Now, if we are talking about certain building systems or components that are just not going to be modeled - for example, you might not be modeling furniture in your BIM - there are two ways to address this. One way is to simply not define an LOD in your project's BIM execution plan. The other is to devise some nomenclature to call out such omissions. Antony notes that "NM" (not modeled) could be used in the plan. Sounds like a reasonable solution to me.

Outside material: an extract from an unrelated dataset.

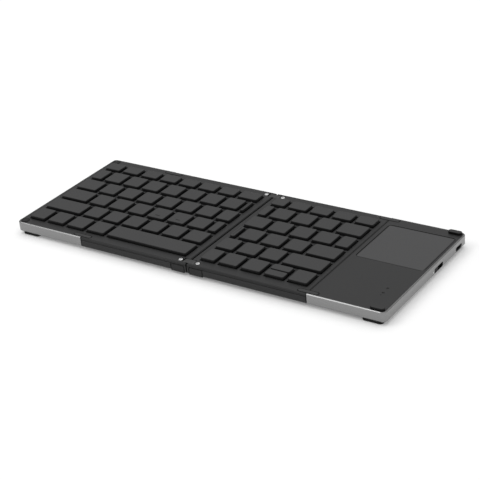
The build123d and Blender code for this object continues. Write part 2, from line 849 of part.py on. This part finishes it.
save(left_top(), "left_deck")
save(right_top(), "right_deck")
save(link(-1), "front_link")
save(link(1), "back_link")
save(hinge_pins(), "hinge_pins")
save(round_pads(), "round_pads")
save(raised_pads(), "raised_pads")
save(touchpad_cover(), "touchpad_cover")
save(touchpad_plate(), "touchpad_plate")
save(touchpad_board(), "touchpad_board")
save(main_board(), "main_board")
save(battery(), "battery")
save(usb_socket(), "usb_socket")
save(power_switch(), "power_switch")
save(power_knob(), "power_knob")
save(status_light(), "status_light")
save(indicator_lights(), "indicator_lights")

key_block("left", left_rows, *left_block,
          {(2, 0): "tab_key", (3, 0): "caps_key", (4, 0): "left_shift_key", (5, 4): "space_bar"},
          ridged_keys=[(3, place) for place in homing_keys])
key_block("right", right_rows, *right_block,
          {(1, 4): "backspace_key", (3, 4): "enter_key", (4, 3): "right_shift_key",
           (5, 2): "left_arrow_key", (5, 4): "right_arrow_key"},
          split_key=(5, 3))
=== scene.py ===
import json
import math

import bmesh
import bpy
from mathutils import Matrix, Vector


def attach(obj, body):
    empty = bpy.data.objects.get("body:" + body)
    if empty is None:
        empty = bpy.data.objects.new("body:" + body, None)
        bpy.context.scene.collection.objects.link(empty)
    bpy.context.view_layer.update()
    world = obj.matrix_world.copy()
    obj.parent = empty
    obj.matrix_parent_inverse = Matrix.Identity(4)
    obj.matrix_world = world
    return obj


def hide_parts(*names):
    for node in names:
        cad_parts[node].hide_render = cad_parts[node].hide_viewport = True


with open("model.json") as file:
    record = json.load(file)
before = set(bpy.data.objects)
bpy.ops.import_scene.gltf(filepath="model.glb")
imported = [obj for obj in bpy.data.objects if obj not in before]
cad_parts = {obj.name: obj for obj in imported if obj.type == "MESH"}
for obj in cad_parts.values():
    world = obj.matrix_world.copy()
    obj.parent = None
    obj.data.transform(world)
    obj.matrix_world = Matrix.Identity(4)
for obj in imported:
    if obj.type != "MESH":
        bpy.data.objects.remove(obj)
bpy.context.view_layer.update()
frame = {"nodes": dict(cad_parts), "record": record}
nodes = frame["nodes"]
slotOf = {part["node"]: part["material_slot"] for part in frame["record"]["subparts"]}
bodyOf = {name: body for body, names in frame["record"]["behaviour"]["bodies"].items() for name in names}
print("frame loaded:", len(nodes), "nodes")


class Link:  # one socket of a graph; its operators add Math nodes
    def __init__(self, graph, socket):
        self.graph, self.socket = graph, socket

    def math(self, operation, *values):
        return self.graph.node("Math", {"operation": operation}, *values)

    def __add__(self, other): return self.math("ADD", self, other)
    def __radd__(self, other): return self.math("ADD", other, self)
    def __sub__(self, other): return self.math("SUBTRACT", self, other)
    def __rsub__(self, other): return self.math("SUBTRACT", other, self)
    def __mul__(self, other): return self.math("MULTIPLY", self, other)
    def __rmul__(self, other): return self.math("MULTIPLY", other, self)
    def __truediv__(self, other): return self.math("DIVIDE", self, other)
    def __rtruediv__(self, other): return self.math("DIVIDE", other, self)
    def __abs__(self): return self.math("ABSOLUTE", self)

    def over(self, level, soft):  # 0 below the level, 1 above it
        smooth = {"interpolation_type": "SMOOTHSTEP"}
        return self.graph.node("MapRange", smooth, self, level - soft, level + soft)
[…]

Construction Documentation as a BIM Use
As I mentioned earlier, the LOD Spec is intended to be used as a measure of model reliability - if you will, the dictionary for the authors (modelers) and readers (recipients) of written works (models). It is assumed that BIM is currently being used throughout the industry to generate and deliver 2D construction documents, but the model itself is often not shared with estimators, builders, and so on. That is the focus of the LOD Spec.
The game plan for the LOD Spec group was much like the game Jeopardy - where you are given an answer and you have to guess the question. We did not want to explicitly state any BIM uses in the Specification; however, we did start with three uses common to the state of the industry today: 3D coordination, quantity takeoff, and on-site layout (see BIM.psu.edu for definitions of these uses). The definitions of the levels were developed in order to fit these common use cases, but not restrict project teams to only three use cases.
In the last section of Antony's post, he comments on the organization of milestones as columns versus rows in a table. He refers to another blog by Brian Renehan in a post titled "Developing LOD" in which an alternate method of documenting model milestones - with LOD's at the top - would allow greater flexibility with a project milestone schedule that is established on a weekly basis. If weekly milestones are used in reality, then Antony is correct in assuming that would not fit in a printable format, thus the need to flip the milestone table on its side. Personally, I've never seen such a detailed model progression schedule, and I don't think you would be able to get enough granularity out of the LOD definitions for that to be practically applied.